The Finance Ministry and the Reserve Bank of India seem to to be one on according priority to inflation control over pushing for higher growth.
“In the short run, lowering inflation can have a dampening effect on growth. But that is desirable if our aim is to achieve high, sustainable growth,” Dr Kaushik Basu, Chief Economic Advisor in the Finance Ministry, said at a meeting of the inter-ministerial group (IMG) on inflation here on Friday.
Maintaining momentum
The Finance Ministry, till recently, was emphasising the need to maintain the current growth momentum in the economy, while being generally tolerant to attendant inflationary pressures.
But at today's IMG meeting — which was also attended by the RBI Governor, Dr D. Subbarao, and senior officials from the Planning Commission and the Finance, Commerce, Agriculture and Food Ministries — Dr Basu made it clear that “any attempt to push growth above the potential will only lead to higher inflation, but no durable growth and employment gains”.
He was, in a sense, only echoing what Dr Subbarao had stated in a press interaction following the RBI's annual monetary policy announcement for 2011-12 on Tuesday: “The economy is now operating at near capacity. I don't think we can exploit higher growth by sacrificing inflation”.

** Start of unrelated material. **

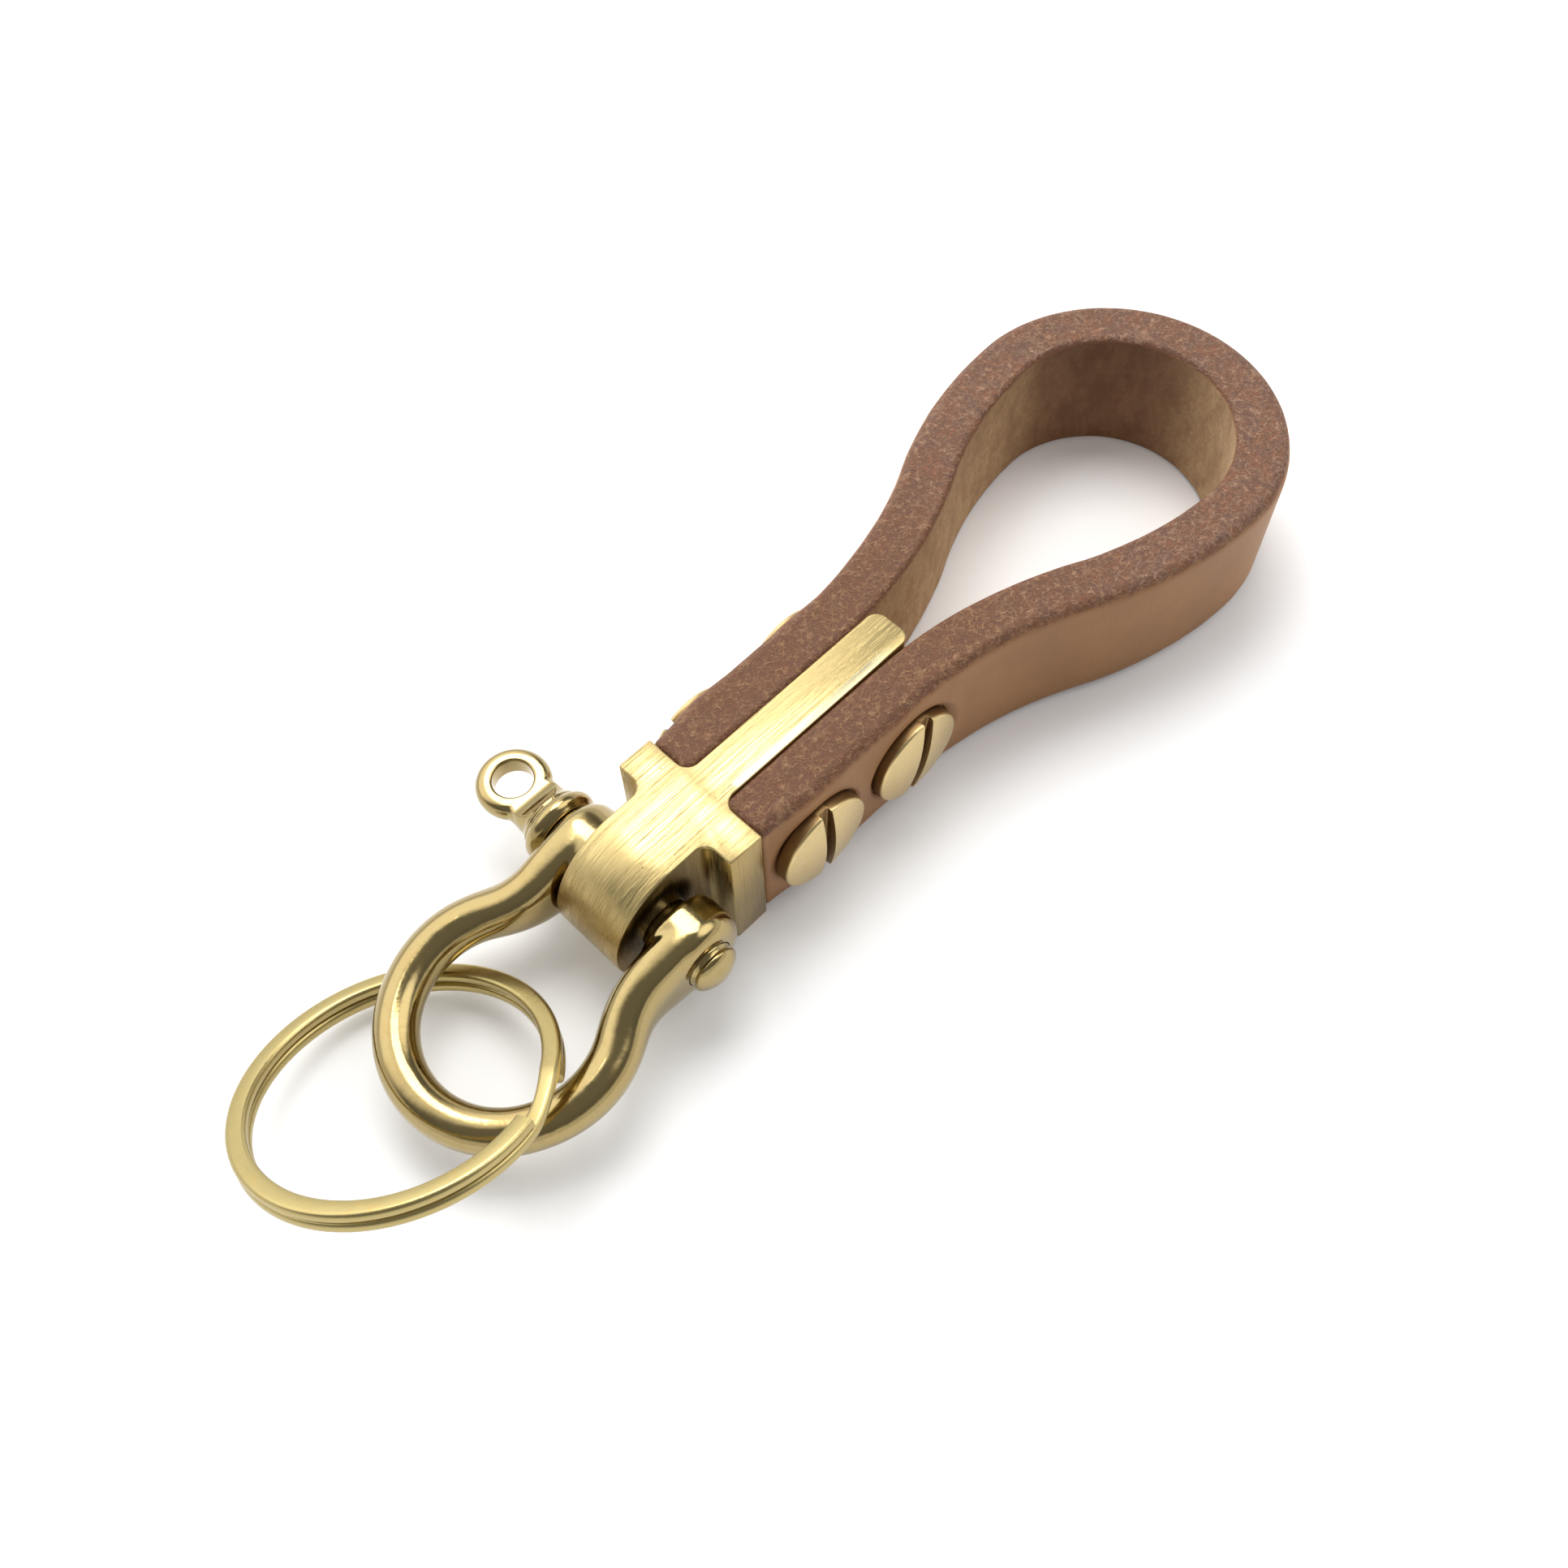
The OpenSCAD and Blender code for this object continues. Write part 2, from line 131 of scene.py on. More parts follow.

The Governor reiterated the central bank's hawkish stance at the IMG meeting by noting that high inflation is “inimical” to sustained growth as it harms investment by creating uncertainty.
“Current elevated rates of inflation post significant risks to future growth. Bringing them down, therefore, even at the cost of some growth in the short run, should take precedence,” Dr Subbarao pointed out while defending the RBI's recent move to raise its repo (lending) rate by 50 basis points as against the earlier 25 basis point instalments.
Petrol, diesel price hike
Today's meeting — the third by the IMG since its constitution in February — is significant as it comes ahead of the Centre's likely move to raise prices of diesel, petrol, LPG and urea once the State Assembly elections get over. Economists believe that the Centre would seek to offset the cascading impact of such administrative price increases through a tightening of monetary and fiscal policies.